I have not had much time for extravagant meals lately, people. This last week has been extremely busy for me, so in addition to eating a lot of really simple smoothie meals, we have actually been eating out a lot. Head over to my Instagram for those adventures >>
As for our crazy week, last Tuesday we got a call from our wedding venue that during renovations their building incurred irreparable water damage and that they would no longer be able to hold the wedding at their event center. In a panic, we searched with our families for about twenty-four consecutive hours and with a lot of hard work and a LOT of lucky universe dust, Mitchy’s mom found a beautiful mansion that had some availability on the day after our original date. We talked with everyone who was flying into town for the wedding, and everyone said that they could make it if we changed the date, so we booked it up! Just yesterday we sent in the rest of the contract paperwork and now I am feeling the relaxing relief of that problem being solved. Now it is just time for us to sit back and enjoy our engagement for another two weeks before the magical date of August 7th, 2016 arrives.
In the haste of packing and preparing for school, we have been working for our last few weeks before moving down to California for school, so our schedules have been so wonky as we embrace the whirlwind of these changes.
Long story short, I have been eating quite a few smoothies this week because I have not had the energy to make any complicated meals. And with many smoothies comes many new experimental toppings on those smoothies. Just the other day, when I was wondering how I could improve the taste of my favorite smoothie/nice cream as of right now (chocolate), and I happened to start watching a couple of typical vegan YouTube videos with several “What I Eat in a Day”s where Michelle Claire made a peanut caramel sauce in her video and called it “a game changer.” As soon as I saw the sauce, I wanted it. So I woke up early the next morning to get the two ingredients from the store: peanut butter powder, and maple syrup. Now no one boasted this as being the most healthful sauce, but hey, it is low fat!

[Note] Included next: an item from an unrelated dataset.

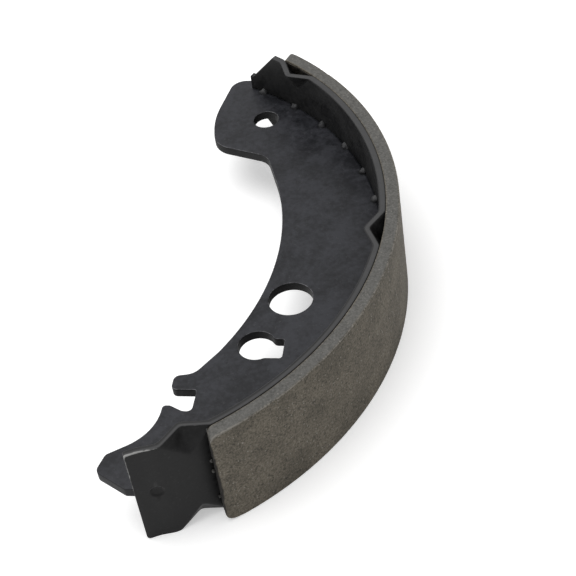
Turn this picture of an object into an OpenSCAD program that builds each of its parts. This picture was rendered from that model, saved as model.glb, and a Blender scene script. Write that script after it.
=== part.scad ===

Since I made it that first morning, I have eating about a half-jar every day, and I have been experimenting a lot with the different textures and thicknesses that I can form with the simple ingredient list. After much taste-testing (you’re welcome) I think I have a perfect ratio that I love for the caramel. Please do try it out and work with your own taste preferences to create a peanut caramel sauce that tastes best to you.
I have also experimented with a few different brands of powdered peanut butter and maple syrup, but I honestly do not think that the brands make much of a difference at all. Let me know what you think!
- ♥ 3/4 cup powdered peanut butter
- ♥ 1/8+ cup water
- ♥ 1/4 cup maple syrup
- Pour the powdered peanut butter and water into a jar and stir until the powder is barely moist, creating a thick peanut-buttery paste. Add water until this consistency is achieved.
- Add in the maple syrup and whisk/stir with a fork until a smooth caramel forms.
- ♥ For thicker caramel, add more powdered peanut butter or less maple syrup.
- ♥ For thinner caramel, add more water.